Displays included model buses and a full-size reproduction of a decades-old old ticket office.
The interior shows a clerk using a typewriter. Another display shows a bus stop for the 104 and 108 services at Folkestone.
Cars introduced to the museum include an Austin A90 Atlantic, made at the turn of the Forties and Fifties and a 1948 MG TC.
More features have been added to the Dover tram system display.
The changes are for the start of the museum’s summer season when it is open three days a week instead of one.
This began last Saturday and Sunday and the museum, in Willingdon Road, Whitfield, can also be visited on Wednesdays, including today from 10.30am-5pm.
This continues until October 30. The museum then returns to Sunday openings only until next March.
Dover Transport Museum is is a registered charity and the only museum of its kind in Kent.

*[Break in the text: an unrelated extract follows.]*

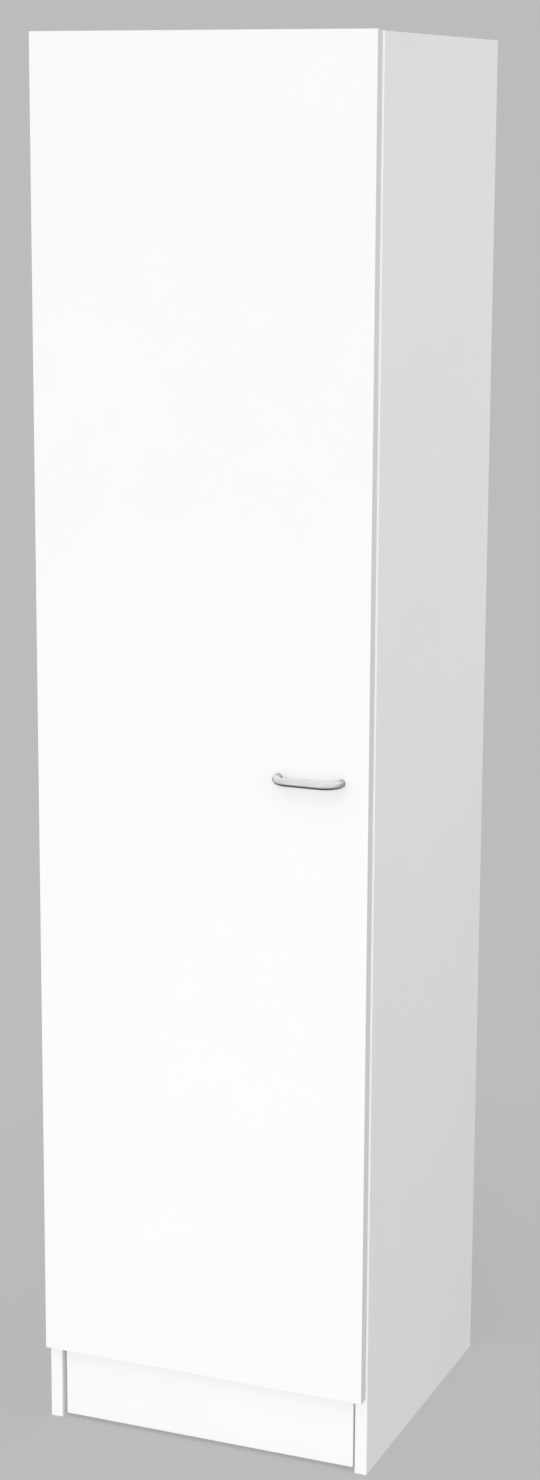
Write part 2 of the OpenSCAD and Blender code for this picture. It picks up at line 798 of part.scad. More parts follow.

It is home to many forms of vintage transport such as AEC reliance coach, from the turn of the Fifties and Sixties, A 1929 Dennis minibus.
In addition there is a 1949 Series 1 Land Rover and a 1969/70 Morris Minor police car.
There is also a large model railway and a display of bicycles and motorbikes from Norman Cycles, a company that began in Ashford in 1920 and continued until 1961.
The museum has been providing vehicles for displays at the Port of Dover’s White Cliffs Christmas event since 2016.
In addition it provided items such as a coffin carrier for the Canterbury Marlowe Theatre’s production Return of the Unknown Soldier.
This was performed over four days up to last November 11, to mark the centenary of the ending of the First World War.